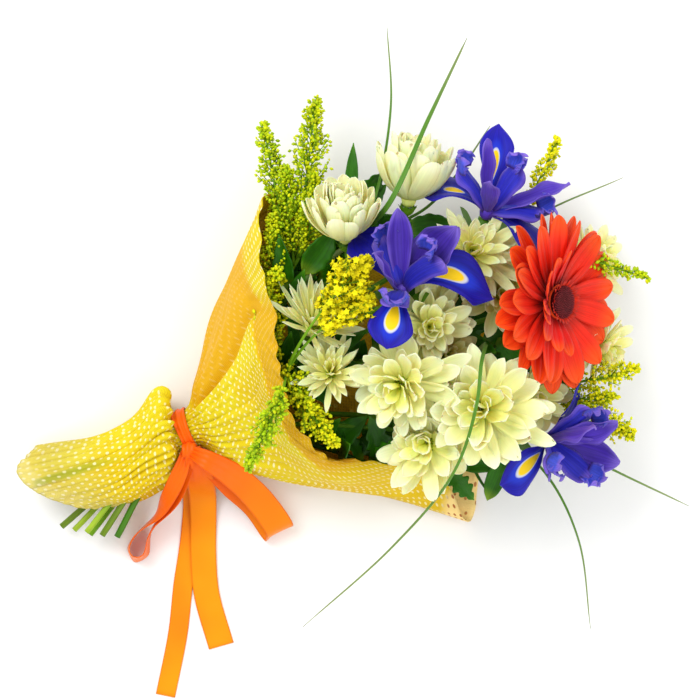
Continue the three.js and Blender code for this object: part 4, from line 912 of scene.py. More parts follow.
# Each layer of petals: how many, rise, curl, then length, half width and start as shares of the radius.
# stray: how far petals are off the even pattern, as azimuth, rise and curl in degrees, and size as a share.
# tips: how round, then how sharp they are.
creamForms = {
    "open": {
        "layers": [(13, -2, 16, 0.97, 0.175, 0.08), (12, 10, 24, 0.93, 0.175, 0.08),
                   (11, 24, 30, 0.8, 0.165, 0.07), (8, 42, 26, 0.66, 0.15, 0.06),
                   (6, 62, 18, 0.5, 0.13, 0.03)],
        "stray": (16, 12, 16, 0.2), "tips": (2.2, 0.62), "ripple": 0.16},
    "cup": {
        "layers": [(12, 20, 66, 1.44, 0.25, 0.1), (11, 36, 54, 1.44, 0.24, 0.09),
                   (10, 50, 40, 1.4, 0.22, 0.08), (9, 63, 28, 1.34, 0.2, 0.06),
                   (8, 76, 16, 1.22, 0.18, 0.04)],
        "stray": (9, 6, 8, 0.09), "tips": (3.2, 0.5), "ripple": 0.07},
    "narrow": {
        "layers": [(14, 18, 16, 0.95, 0.085, 0.08), (13, 31, 12, 0.94, 0.085, 0.07),
                   (12, 45, 10, 0.86, 0.08, 0.06), (10, 60, 8, 0.74, 0.07, 0.05),
                   (8, 76, 6, 0.6, 0.06, 0.03)],
        "stray": (9, 8, 8, 0.12), "tips": (1.7, 0.9), "ripple": 0.06},
    "spiky": {
        "layers": [(14, 0, 14, 1.0, 0.115, 0.08), (13, 14, 16, 0.98, 0.115, 0.07),
                   (12, 28, 18, 0.88, 0.11, 0.06), (9, 46, 20, 0.7, 0.1, 0.05),
                   (7, 64, 24, 0.5, 0.085, 0.04)],
        "stray": (10, 10, 12, 0.16), "tips": (1.8, 0.8), "ripple": 0.06},
    "sparse": {
        "layers": [(11, 6, 16, 0.92, 0.17, 0.08), (10, 22, 16, 0.84, 0.16, 0.07),
                   (8, 40, 14, 0.7, 0.14, 0.06), (6, 62, 20, 0.5, 0.11, 0.04)],
        "stray": (12, 9, 12, 0.14), "tips": (2.4, 0.6), "ripple": 0.06},
}


def flowerAt(at, facing, core):
    # a bloom's place, the ways it faces and lies, and the radius of its core
    return {"at": np.array(at, float), "axes": axesOf(facing), "core": core}


creamFlowers = {key: flowerAt(plan[1], plan[2], 0.17 * plan[3]) for key, plan in creamPlan.items()}


def layerTurn(count, depth):
    # the petals' even azimuths; each layer is half a step on from the one under it
    return 360 * (np.arange(count) + 0.5 * depth) / count, depth * 40 + np.arange(count)


def makeCream(number, material):
    # Layers of petals, each petal set off from the even pattern; on the longest side they grow by a sixth
    # and lie flatter, as cos(azimuth - side), so the bowl opens towards the other side.
    name, _, _, radius, oliveShade, longSide = creamPlan[number]
    form, flower = creamForms[name], creamFlowers[number]
    n, u, v = flower["axes"]
    strayTurn, strayRise, strayCurl, straySize = form["stray"]
    roundness, sharpness = form["tips"]
    core = flower["core"]
    chunks = [turnedForms(flower["at"] - n * core, n, 2 * core, core, roundProfile, 12, (0, 1, oliveShade))]
    for depth, (count, rise, curl, length, half, start) in enumerate(form["layers"]):
        even, index = layerTurn(count, depth)
        azimuth = even + 20 * number + strayTurn * vary(number, index)
        lopsided = name in ("open", "spiky")
        away = np.cos(np.radians(azimuth - longSide)) if lopsided else np.zeros(count)
        chunks.append(petalGrids(
            flower, 11, 9, together(vary(number + 11, index), depth / (len(form["layers"]) - 1), oliveShade),
            azimuth=azimuth,
            rise=rise + strayRise * vary(number + 20, index) - 5 * away,
            curl=curl + strayCurl * vary(number + 60, index),
            length=length * radius * ((1 + straySize * vary(number + 40, index)) * (1 + 0.17 * away)),
            half=half * radius * (1 + straySize * vary(number + 30, index)),
            start=start * radius,
            lift=depth * 0.05 * radius,
            cup=0.36 + 0.22 * vary(number + 70, index),
            ridge=0.045,
            tilt=strayTurn * vary(number + 80, index),
            twist=20 * vary(number + 90, index),
            drift=0.1 * vary(number + 95, index),
            ripple=form["ripple"],
            waves=1.6,
            peak=0.68,
            base=0.34,
            round=roundness,
            point=sharpness * (1 + 0.3 * vary(number + 15, index)),
            notch=0.035 if depth > 2 and name == "open" else 0.0))
    # a tuft of green-yellow florets in the middle
    k = np.arange(36)
    spread = core * 0.95 * np.sqrt(k / 36)
    out = around(np.radians(goldenAngle * k)[:, None], u, v)
    high = np.sqrt(np.maximum(core**2 - spread**2, 0))
    foot = flower["at"] + out * spread[:, None] + n * high[:, None] * 0.9
    tuft = turnedForms(foot, n + 0.5 * out, 0.13 * radius, 0.028 * radius, spindle, 5, (0, 1.6, oliveShade))
    replaced = [f"chrysanthemum_{number}"]
    return makePiece(f"creamBloom{number}", chunks + [tuft], material, replaced, 0.3)


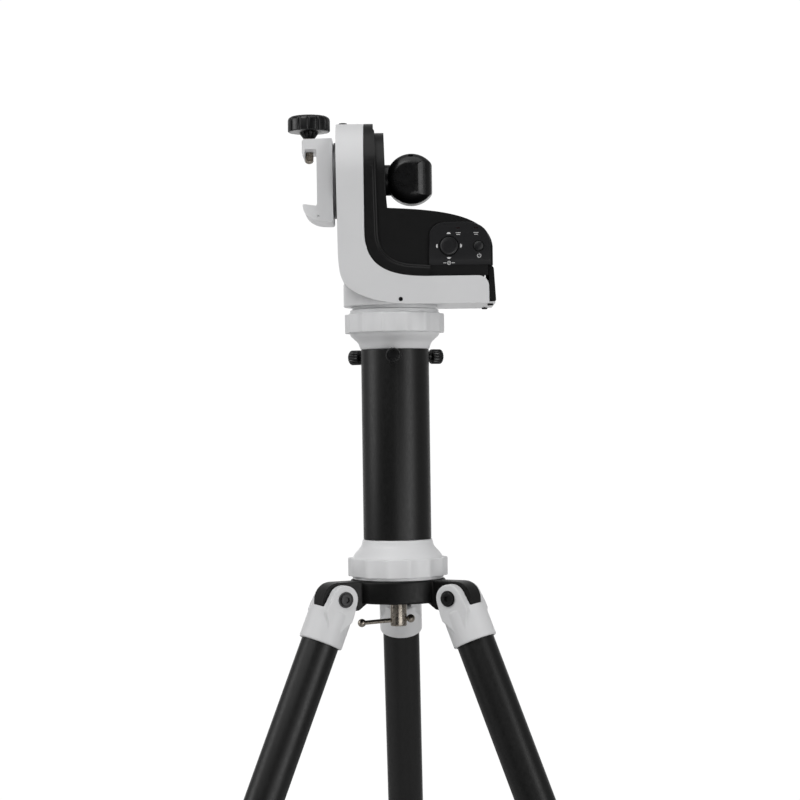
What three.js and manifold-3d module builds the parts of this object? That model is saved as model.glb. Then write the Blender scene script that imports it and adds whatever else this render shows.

▶ _Exercise aim_
Faithfully copy every entry, leaving nothing out.

▶ _Correct response_
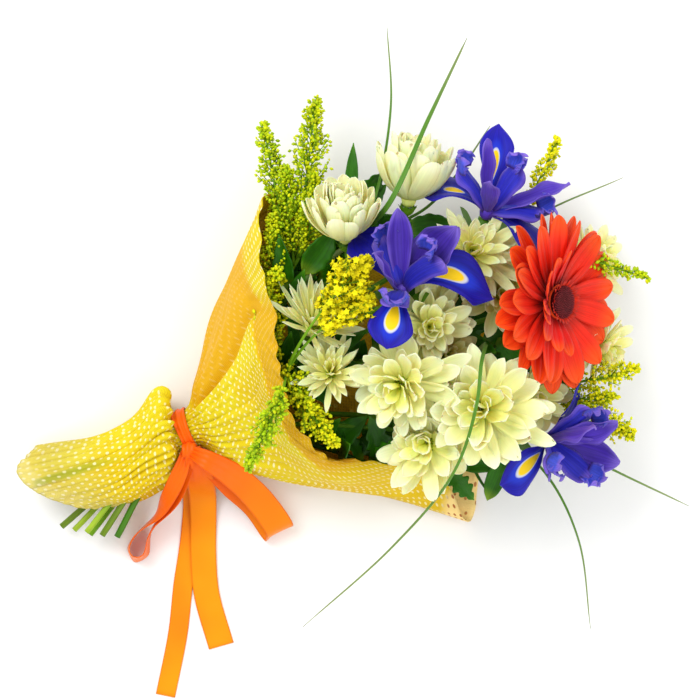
Continue the three.js and Blender code for this object: part 4, from line 912 of scene.py. More parts follow.
# Each layer of petals: how many, rise, curl, then length, half width and start as shares of the radius.
# stray: how far petals are off the even pattern, as azimuth, rise and curl in degrees, and size as a share.
# tips: how round, then how sharp they are.
creamForms = {
    "open": {
        "layers": [(13, -2, 16, 0.97, 0.175, 0.08), (12, 10, 24, 0.93, 0.175, 0.08),
                   (11, 24, 30, 0.8, 0.165, 0.07), (8, 42, 26, 0.66, 0.15, 0.06),
                   (6, 62, 18, 0.5, 0.13, 0.03)],
        "stray": (16, 12, 16, 0.2), "tips": (2.2, 0.62), "ripple": 0.16},
    "cup": {
        "layers": [(12, 20, 66, 1.44, 0.25, 0.1), (11, 36, 54, 1.44, 0.24, 0.09),
                   (10, 50, 40, 1.4, 0.22, 0.08), (9, 63, 28, 1.34, 0.2, 0.06),
                   (8, 76, 16, 1.22, 0.18, 0.04)],
        "stray": (9, 6, 8, 0.09), "tips": (3.2, 0.5), "ripple": 0.07},
    "narrow": {
        "layers": [(14, 18, 16, 0.95, 0.085, 0.08), (13, 31, 12, 0.94, 0.085, 0.07),
                   (12, 45, 10, 0.86, 0.08, 0.06), (10, 60, 8, 0.74, 0.07, 0.05),
                   (8, 76, 6, 0.6, 0.06, 0.03)],
        "stray": (9, 8, 8, 0.12), "tips": (1.7, 0.9), "ripple": 0.06},
    "spiky": {
        "layers": [(14, 0, 14, 1.0, 0.115, 0.08), (13, 14, 16, 0.98, 0.115, 0.07),
                   (12, 28, 18, 0.88, 0.11, 0.06), (9, 46, 20, 0.7, 0.1, 0.05),
                   (7, 64, 24, 0.5, 0.085, 0.04)],
        "stray": (10, 10, 12, 0.16), "tips": (1.8, 0.8), "ripple": 0.06},
    "sparse": {
        "layers": [(11, 6, 16, 0.92, 0.17, 0.08), (10, 22, 16, 0.84, 0.16, 0.07),
                   (8, 40, 14, 0.7, 0.14, 0.06), (6, 62, 20, 0.5, 0.11, 0.04)],
        "stray": (12, 9, 12, 0.14), "tips": (2.4, 0.6), "ripple": 0.06},
}


def flowerAt(at, facing, core):
    # a bloom's place, the ways it faces and lies, and the radius of its core
    return {"at": np.array(at, float), "axes": axesOf(facing), "core": core}


creamFlowers = {key: flowerAt(plan[1], plan[2], 0.17 * plan[3]) for key, plan in creamPlan.items()}


def layerTurn(count, depth):
    # the petals' even azimuths; each layer is half a step on from the one under it
    return 360 * (np.arange(count) + 0.5 * depth) / count, depth * 40 + np.arange(count)


def makeCream(number, material):
    # Layers of petals, each petal set off from the even pattern; on the longest side they grow by a sixth
    # and lie flatter, as cos(azimuth - side), so the bowl opens towards the other side.
    name, _, _, radius, oliveShade, longSide = creamPlan[number]
    form, flower = creamForms[name], creamFlowers[number]
    n, u, v = flower["axes"]
    strayTurn, strayRise, strayCurl, straySize = form["stray"]
    roundness, sharpness = form["tips"]
    core = flower["core"]
    chunks = [turnedForms(flower["at"] - n * core, n, 2 * core, core, roundProfile, 12, (0, 1, oliveShade))]
    for depth, (count, rise, curl, length, half, start) in enumerate(form["layers"]):
        even, index = layerTurn(count, depth)
        azimuth = even + 20 * number + strayTurn * vary(number, index)
        lopsided = name in ("open", "spiky")
        away = np.cos(np.radians(azimuth - longSide)) if lopsided else np.zeros(count)
        chunks.append(petalGrids(
            flower, 11, 9, together(vary(number + 11, index), depth / (len(form["layers"]) - 1), oliveShade),
            azimuth=azimuth,
            rise=rise + strayRise * vary(number + 20, index) - 5 * away,
            curl=curl + strayCurl * vary(number + 60, index),
            length=length * radius * ((1 + straySize * vary(number + 40, index)) * (1 + 0.17 * away)),
            half=half * radius * (1 + straySize * vary(number + 30, index)),
            start=start * radius,
            lift=depth * 0.05 * radius,
            cup=0.36 + 0.22 * vary(number + 70, index),
            ridge=0.045,
            tilt=strayTurn * vary(number + 80, index),
            twist=20 * vary(number + 90, index),
            drift=0.1 * vary(number + 95, index),
            ripple=form["ripple"],
            waves=1.6,
            peak=0.68,
            base=0.34,
            round=roundness,
            point=sharpness * (1 + 0.3 * vary(number + 15, index)),
            notch=0.035 if depth > 2 and name == "open" else 0.0))
    # a tuft of green-yellow florets in the middle
    k = np.arange(36)
    spread = core * 0.95 * np.sqrt(k / 36)
    out = around(np.radians(goldenAngle * k)[:, None], u, v)
    high = np.sqrt(np.maximum(core**2 - spread**2, 0))
    foot = flower["at"] + out * spread[:, None] + n * high[:, None] * 0.9
    tuft = turnedForms(foot, n + 0.5 * out, 0.13 * radius, 0.028 * radius, spindle, 5, (0, 1.6, oliveShade))
    replaced = [f"chrysanthemum_{number}"]
    return makePiece(f"creamBloom{number}", chunks + [tuft], material, replaced, 0.3)


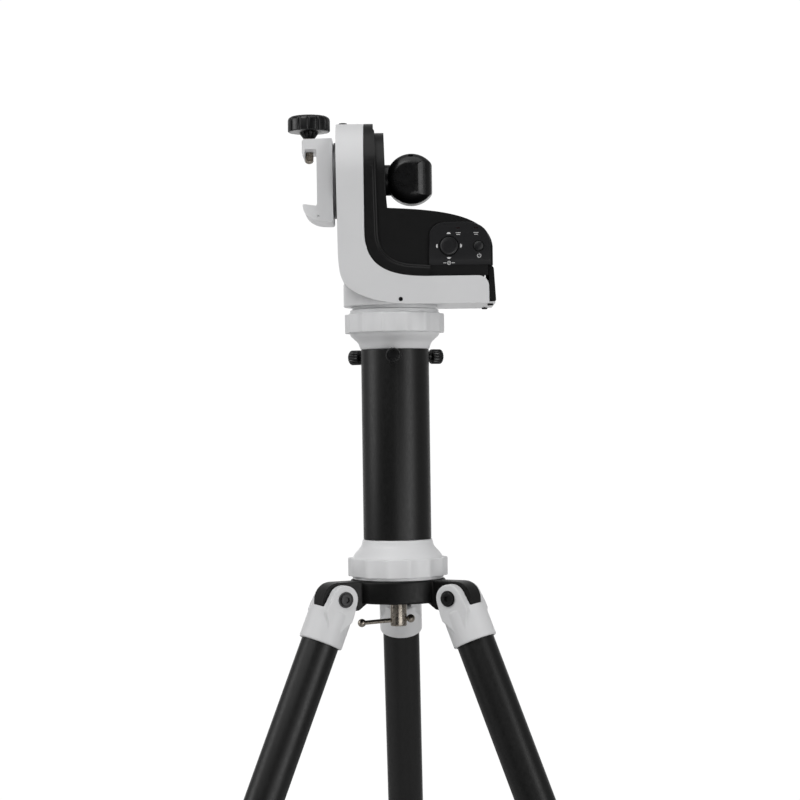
What three.js and manifold-3d module builds the parts of this object? That model is saved as model.glb. Then write the Blender scene script that imports it and adds whatever else this render shows.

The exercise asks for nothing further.